生徒主体の体育祭は、単なる学校行事の枠を超え、生徒たちの成長と学校全体の活性化に大きく貢献する素晴らしい機会です。教師が主導する体育祭とは異なり、生徒が企画・運営の主体となることで、様々なメリットが生まれます。生徒自身が体育祭のテーマ決め、種目の選定、ルールの設定、役割分担、広報活動、当日の運営まで、全てに関わることで、主体性と責任感が飛躍的に向上します。意見を出し合い、議論し、合意形成を図る過程で、リーダーシップやフォロワーシップ、そしてコミュニケーション能力といった社会で不可欠なスキルが自然と培われます。特に、実行委員会の生徒たちは、全体をまとめ、様々な課題を乗り越える経験を通じて、大きな達成感と自信を得たことと思います。

また、生徒が企画の中心となることで、型にはまらない斬新なアイデアが生まれる可能性が高まります。既存の種目にとらわれず、生徒の視点から「もっと楽しめるにはどうすれば良いか」を考え、オリジナルの競技を考案したり、ユニークな演出を企画したりする中で、創造性が刺激されます。私も初めて見た競技があり、ドキドキワクワクしながら応援しました。また、準備や運営の過程で予期せぬ問題が発生した際には、生徒自身が協力して解決策を考え、実行することで、問題解決能力が養われます。これは前述の通りです。生徒から学んだ瞬間でもあります。

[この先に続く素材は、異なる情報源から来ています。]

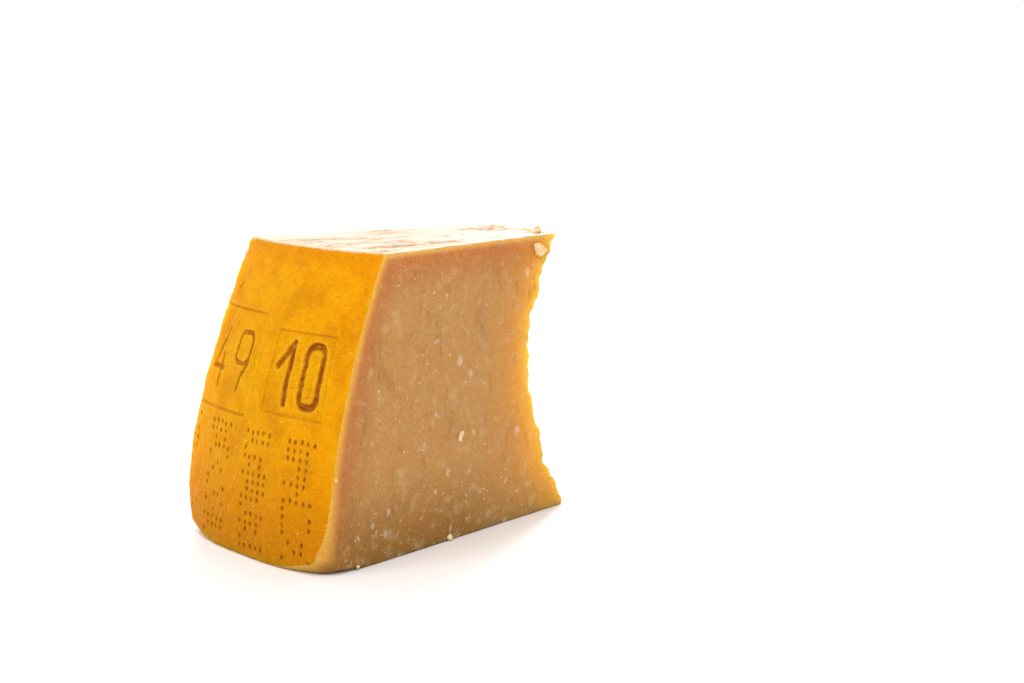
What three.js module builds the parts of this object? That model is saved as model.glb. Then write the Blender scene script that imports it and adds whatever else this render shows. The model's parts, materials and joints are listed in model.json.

体育祭の成功には、学年やクラス、縦割りチームなど、様々な単位での協力が不可欠です。生徒主体の体育祭では、生徒同士が協力し合い、助け合う場面が格段に増えます。準備段階での役割分担や練習、当日の応援や片付けなど、目標に向かって共に汗を流すことで、連帯感や一体感が強まります。普段あまり交流のない生徒同士、先輩と後輩の関係も、共通の目標を持つことで新たな繋がりが生まれ、学校全体の協力体制が強化されます。

さらに、生徒主体の体育祭は、教師が生徒を「管理する立場」から「サポートする立場」へと移行するきっかけとなります。生徒が自ら考え、行動するのを温かく見守り、適切なアドバイスを与えることで、教師と生徒の間に信頼関係が深まります。生徒は教師をより身近な存在として感じ、困った時には相談できるパートナーとして認識するようになります。このような関係性は、日々の学校生活にも良い影響を与え、より豊かな学びの場を創造します。

そして、自分たちの手で作り上げた体育祭は、生徒にとって忘れられない貴重な思い出となります。企画から運営、そして成功までの道のり全てが、彼らの心に深く刻まれます。成功体験はもちろんのこと、時には困難に直面し、それを乗り越えた経験も、将来にわたって彼らを支える大きな財産になることでしょう。

これから、各パートでの行事が続きます。体験が充実しているのも湘南学園の特色でもあります。子どもたちが行事を通して成長していく様子を見守っていきたいと思います。大人はサポーターとして関わっていけるようお願いします。